Converting Lattices into Networks: The Heisenberg Model and Its Generalizations with Long-Range Interactions

TL;DR

This paper transforms lattice models into network representations, solves the Heisenberg model using group theory, generalizes it to new exactly solvable models, and analyzes eigenstate degeneracies related to particle interactions.

Contribution

It introduces a novel network-based approach to lattice models, linking group theory to solve and generalize the Heisenberg model with long-range interactions.

Findings

Higher eigenstate degeneracy with increased particle-pair interactions

Exact solutions for generalized Heisenberg models

Eigenvalue analysis of networks with varying links

Abstract

In this paper, we convert the lattice configurations into networks with different modes of links and consider models on networks with arbitrary numbers of interacting particle-pairs.

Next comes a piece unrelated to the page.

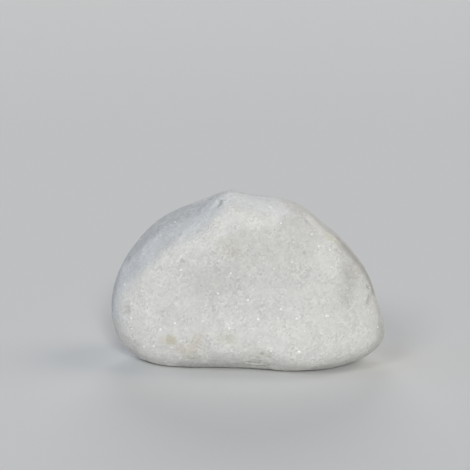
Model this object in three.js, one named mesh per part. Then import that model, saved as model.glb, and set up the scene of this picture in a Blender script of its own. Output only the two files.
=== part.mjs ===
// A water-worn pebble of white crystalline marble, standing on its long flattened edge.
// Millimetres, +Z up, +X along the pebble's length. The broad front looks towards -Y.
// The origin lies under the middle of the pebble, on the surface that it stands on.

import * as THREE from "three";
import { mergeVertices } from "three/addons/utils/BufferGeometryUtils.js";

// Driving dimensions.
const CENTRE_HEIGHT = 38; // the middle of the outline, above the resting face
const FRONT_DEPTH = 31; // how far the front swells out of the rim
const BACK_DEPTH = 28; // how far the back swells out of the rim
const RESTING_CUT = 3.4; // worn off the underside, below the resting face
const RESTING_EDGE = 1.3; // softness of the edge round the resting face

// How full the sections are at the left-hand and right-hand ends.
// 2 is an ellipse, and more is a flatter face with tighter shoulders.
const FRONT_FULLNESS = { left: 3.0, right: 3.4 };
const BACK_FULLNESS = { left: 2.3, right: 2.3 };

// The rim seen square on from the front, as [x, z], anticlockwise from the right-hand tip.
const RIM = [
  [64.6, 16.8], [60.2, 29.4], [57.7, 38.0], [53.6, 46.3], [47.8, 54.7], [41.0, 61.4],
  [34.1, 66.5], [28.0, 71.6], [21.3, 75.6], [14.2, 78.0], [0.0, 79.8], [-3.8, 80.9],
  [-9.1, 82.4], [-15.2, 80.8], [-23.8, 77.1], [-35.7, 71.6], [-45.4, 65.8], [-53.9, 57.9],
  [-60.9, 47.5], [-64.2, 36.0], [-65.2, 25.7], [-64.0, 15.8], [-59.4, 7.2], [-51.4, 1.4],
  [-42.0, -2.4], [-29.0, -4.2], [12.0, -4.6], [27.0, -4.4], [36.5, -2.6], [45.2, 0.0],
  [55.0, 3.4], [60.2, 7.4], [63.8, 12.4],
];
const RIM_SAMPLES = 1440;

// The rim's small bumps die out towards the middle of each face. There the outline is averaged
// over this many degrees to either side, and the bumps come back with this power of the way out.
const MIDDLE_ARC = 25;
const BUMP_POWER = 4;

// How the depths change over the outline, in millimetres at its right-hand end and at its top.
const DEPTH_SLOPES = { frontRight: 2.5, frontTop: -2, backRight: -2, backTop: -5 };

// How far the rim lies behind the middle plane, at the right-hand end, the left-hand end and the top.
const RIM_SETBACK = { right: 1, left: 3, top: 5 };

// Slopes worn off the front's shoulders. Each has a middle, as an angle round the rim in degrees, the
// angle that it runs to either side, the depth that it leaves at the rim, how much it deepens per
// millimetre inwards, and the softness of its crest. Towards its ends it fades with this power.
const WORN_SLOPES = [
  { middle: 148, halfSpan: 43, rimDepth: 2, rise: 1.75, softness: 1.4 }, // along the upper left
  { middle: 262, halfSpan: 84, rimDepth: 11, rise: 1.1, softness: 3 }, // under the foot
];
const SLOPE_FADE = 4;

// Broad hollows: [x, z] of the middle, half-widths across and up, depth, and turn in degrees.
// A negative depth is a swelling.
const FRONT_HOLLOWS = [
  { at: [0, 44], size: [36, 12], depth: 5, turn: 10 }, // the long hollow across the middle
  { at: [30, 63], size: [6, 11], depth: 1.1, turn: -10 }, // the dip to the right of the brow
  { at: [50, 41], size: [4.5, 12], depth: 2.2, turn: 8 }, // the groove beside the right-hand edge
  { at: [24, 17], size: [34, 8], depth: -1.2, turn: 0 }, // the low belly
  { at: [24, 2], size: [16, 9], depth: -5.5, turn: 0 }, // the toe, right of the middle
];
const BACK_HOLLOWS = [
  { at: [18, 52], size: [24, 15], depth: 1.6, turn: -20 },
  { at: [-30, 30], size: [18, 22], depth: -1.4, turn: 15 },
  { at: [38, 24], size: [16, 12], depth: -1.2, turn: 0 },
];

// Long shallow waves that keep the surface from being regular: direction, wavelength, height, phase.
const WAVES = [
  { along: [0.8, 0.3, 0.5], length: 61, height: 0.45, phase: 0.7 },
  { along: [-0.4, 0.7, 0.6], length: 43, height: 0.35, phase: 2.1 },
  { along: [0.5, -0.6, 0.6], length: 29, height: 0.22, phase: 4.0 },
];

const GRID = 24; // squares along each edge of the cube that is blown up into the pebble
const SEAM = 1e-4; // corners of the cube's sides closer than this are one corner

const MARBLE = { name: "white_marble", color: 0xd0d0cb, roughness: 0.72, metalness: 0 };

const radians = THREE.MathUtils.degToRad;
const halfLength = Math.max(...RIM.map(([x]) => x));
const halfHeight = Math.max(...RIM.map(([, z]) => z)) - CENTRE_HEIGHT;

// The same angle, between -pi and pi.
function wrapped(angle) {
  return Math.atan2(Math.sin(angle), Math.cos(angle));
}

// Rises smoothly from 0, far below 0, to x itself, far above it.
function softPlus(x, softness) {
  return softness * Math.log1p(Math.exp(x / softness));
}

function softMin(a, b, softness) {
  return a - softPlus(a - b, softness);
}

// 1 at the middle, falling smoothly to 0, where a distance of 1 is the half-width.
function bell(distance) {
  return Math.exp(-0.5 * distance * distance);
}

// The distance from the middle of the outline to the rim, as a function of the angle in radians.
function rimRadius(points) {
  const curve = new THREE.CatmullRomCurve3(
    points.map(([x, z]) => new THREE.Vector3(x, z - CENTRE_HEIGHT, 0)),
    true,
    "centripetal",
  );
  const samples = curve.getPoints(RIM_SAMPLES).map((p) => ({
    angle: Math.atan2(p.y, p.x),
    radius: Math.hypot(p.x, p.y),
  }));
  samples.sort((a, b) => a.angle - b.angle);
  return (angle) => {
    const next = samples.findIndex((s) => s.angle > angle);
    const above = samples[Math.max(next, 0)];
    const below = samples[next > 0 ? next - 1 : samples.length - 1];
    const gap = wrapped(above.angle - below.angle);
    const share = gap > 0 ? wrapped(angle - below.angle) / gap : 0;
    return THREE.MathUtils.lerp(below.radius, above.radius, share);
  };
}

// The same, averaged over an arc to either side, most heavily near the angle itself.
function averagedRadius(radius, halfArc) {
  const steps = 8;
  return (angle) => {
    let sum = 0;
    let weights = 0;
    for (let i = -steps; i <= steps; i++) {
      const weight = steps + 1 - Math.abs(i);
      sum += weight * radius(wrapped(angle + (i / steps) * halfArc));
      weights += weight;
    }
    return sum / weights;
  };
}

const rimAt = rimRadius(RIM);
const middleAt = averagedRadius(rimAt, radians(MIDDLE_ARC));

// How much of a depth the worn slopes leave, at a distance inwards from the rim.
function wornDepth(fullDepth, angle, inward) {
  return WORN_SLOPES.reduce((depth, { middle, halfSpan, rimDepth, rise, softness }) => {
    const beyond = Math.abs(wrapped(angle - radians(middle))) / radians(halfSpan);
    const slope = rimDepth + rise * inward + FRONT_DEPTH * beyond ** SLOPE_FADE;
    return Math.max(softMin(depth, slope, softness), 0);
  }, fullDepth);
}

function hollowDepth(hollows, x, z) {
  return hollows.reduce((sum, { at, size, depth, turn }) => {
    const offset = new THREE.Vector2(x - at[0], z - at[1]);
    offset.rotateAround(new THREE.Vector2(), -radians(turn));
    return sum + depth * bell(Math.hypot(offset.x / size[0], offset.y / size[1]));
  }, 0);
}

function waveHeight(point) {
  return WAVES.reduce((sum, { along, length, height, phase }) => {
    const position = point.dot(new THREE.Vector3(...along).normalize());
    return sum + height * Math.sin((2 * Math.PI * position) / length + phase);
  }, 0);
}

// How far the rim has moved back, at a share of the way to the right and of the way to the top.
function setbackAt(right, top) {
  const towardsEnd = right > 0 ? RIM_SETBACK.right : RIM_SETBACK.left;
  return towardsEnd * right ** 2 + RIM_SETBACK.top * Math.max(top, 0) ** 2;
}

// The pebble's surface for one point of the unit sphere, before the waves and the resting face.
function surfacePoint(onSphere) {
  const isFront = onSphere.y < 0;
  const ends = isFront ? FRONT_FULLNESS : BACK_FULLNESS;
  const fullness = THREE.MathUtils.lerp(ends.left, ends.right, (onSphere.x + 1) / 2);
  const inPlane = Math.hypot(onSphere.x, onSphere.z);
  const across = Math.abs(onSphere.y);
  const norm = (inPlane ** fullness + across ** fullness) ** (1 / fullness);
  const wayOut = inPlane / norm; // 0 in the middle of a face, 1 at the rim
  const swell = across / norm; // 1 in the middle of a face, 0 at the rim

  const angle = Math.atan2(onSphere.z * halfHeight, onSphere.x * halfLength);
  const radius = THREE.MathUtils.lerp(middleAt(angle), rimAt(angle), wayOut ** BUMP_POWER);
  const x = radius * wayOut * Math.cos(angle);
  const z = CENTRE_HEIGHT + radius * wayOut * Math.sin(angle);

  const right = x / halfLength;
  const top = (z - CENTRE_HEIGHT) / halfHeight;
  const setback = setbackAt(right, top);
  if (isFront) {
    const fullDepth = FRONT_DEPTH + DEPTH_SLOPES.frontRight * right + DEPTH_SLOPES.frontTop * top;
    const depth = wornDepth(fullDepth * swell, angle, radius * (1 - wayOut));
    return new THREE.Vector3(x, setback - depth + swell * hollowDepth(FRONT_HOLLOWS, x, z), z);
  }
  const fullDepth = BACK_DEPTH + DEPTH_SLOPES.backRight * right + DEPTH_SLOPES.backTop * top;
  return new THREE.Vector3(x, setback + swell * (fullDepth - hollowDepth(BACK_HOLLOWS, x, z)), z);
}

// Wears the underside flat at z = 0, with a softly rounded edge round it.
function standOnFlat(point) {
  const worn = softPlus(-RESTING_CUT, RESTING_EDGE);
  point.z = Math.max(softPlus(point.z, RESTING_EDGE) - worn, 0);
}

function pebbleGeometry() {
  const cube = new THREE.BoxGeometry(2, 2, 2, GRID, GRID, GRID);
  cube.deleteAttribute("normal");
  cube.deleteAttribute("uv");
  const geometry = mergeVertices(cube, SEAM);
  const position = geometry.getAttribute("position");
  const halfSize = new THREE.Vector3(halfLength, FRONT_DEPTH, halfHeight);
  for (let i = 0; i < position.count; i++) {
    // The tangent spreads the cube's squares evenly over the sphere.
    const corner = new THREE.Vector3().fromBufferAttribute(position, i).toArray();
    const onSphere = new THREE.Vector3(...corner.map((v) => Math.tan((v * Math.PI) / 4))).normalize();
    const point = surfacePoint(onSphere);
    const outward = onSphere.clone().divide(halfSize).normalize();
    point.addScaledVector(outward, waveHeight(point));
    standOnFlat(point);
    position.setXYZ(i, point.x, point.y, point.z);
  }
  // The origin goes under the middle of the finished pebble.
  geometry.computeBoundingBox();
  const { min, max } = geometry.boundingBox;
  geometry.translate(-(min.x + max.x) / 2, -(min.y + max.y) / 2, -min.z);
  geometry.computeVertexNormals();
  return geometry;
}

const pebble = new THREE.Mesh(pebbleGeometry(), new THREE.MeshStandardMaterial(MARBLE));
pebble.name = "pebble";

const part = new THREE.Group();
part.name = "marble_pebble";
part.add(pebble);

export default part;
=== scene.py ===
"""A pebble of white crystalline marble on a pale studio floor.

The stone keeps the frame's shape. This script gives it a fine surface (soft undulation, pits, a notch,
small ledges) and a marble material with painted light, shade and glints in its colour, and sets up the
floor, the lights and the camera.
Lengths are in millimetres where a name or a comment says so, and in metres everywhere else.
"""

import math

import bpy
import numpy as np
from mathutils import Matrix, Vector, noise


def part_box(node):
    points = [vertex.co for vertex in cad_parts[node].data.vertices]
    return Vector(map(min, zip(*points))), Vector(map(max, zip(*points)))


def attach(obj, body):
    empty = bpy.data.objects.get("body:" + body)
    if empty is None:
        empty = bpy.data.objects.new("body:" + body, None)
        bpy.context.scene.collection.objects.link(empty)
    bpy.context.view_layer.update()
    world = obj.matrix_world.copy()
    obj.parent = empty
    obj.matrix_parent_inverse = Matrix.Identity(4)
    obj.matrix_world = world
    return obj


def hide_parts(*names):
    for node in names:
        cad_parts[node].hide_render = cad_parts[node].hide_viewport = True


MM = 0.001

# The camera: a long lens a little above the stone, looking slightly down at its broad front.
CAMERA_AT_MM = (-6.4, -513.8, 161.0)
CAMERA_PITCH = math.radians(11)
LENS_MM = 85
SENSOR_MM = 36

# Distant lights, as (azimuth, elevation, softness, strength, colour), with the angles in degrees.
# Azimuth 0 is in front of the stone, and 90 is to the right.
LIGHTS = {
    "key": (10, 24, 12, 1.45, (0.98, 1.0, 0.97)),
    "left_fill": (-35, 35, 20, 0.61, (0.96, 1.0, 1.0)),
    "right_fill": (90, 45, 30, 0.42, (1.11, 1.0, 0.86)),
    "cool_fill": (-90, 48, 30, 0.10, (0.70, 1.0, 1.75)),
    "back_light": (180, 28, 30, 0.85, (1.0, 1.0, 1.0)),
}

# A faint cool glow from all round.
SURROUND_COLOUR = (0.93, 1.0, 1.10, 1)
SURROUND_STRENGTH = 0.11

# The floor: flat round the stone, and further out climbing an arc, so that it fills every view.
FLOOR_FLAT = 1.1  # radius of the flat part
FLOOR_ARC = 10.8  # radius of the arc
FLOOR_STEEPEST = math.radians(35)  # slope at the outer edge
FLOOR_RINGS = 14  # rings of points round the middle
FLOOR_SPOKES = 96  # points in each ring
FLOOR_COLOUR = (0.77, 0.77, 0.77, 1)
FLOOR_ROUGHNESS = 0.9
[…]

We solve the Heisenberg model by revealing the relation between the Casimir operator of the unitary group and the conjugacy-class operator of the permutation group. We generalize the Heisenberg model by this relation and give a series of exactly solvable models. Moreover, by numerically calculating the eigenvalue of Heisenberg models and random walks on network with different numbers of links, we show that a system on lattice configurations with interactions between more particle-pairs have higher degeneracy of eigenstates. The highest degeneracy of eigenstates of a lattice model is discussed.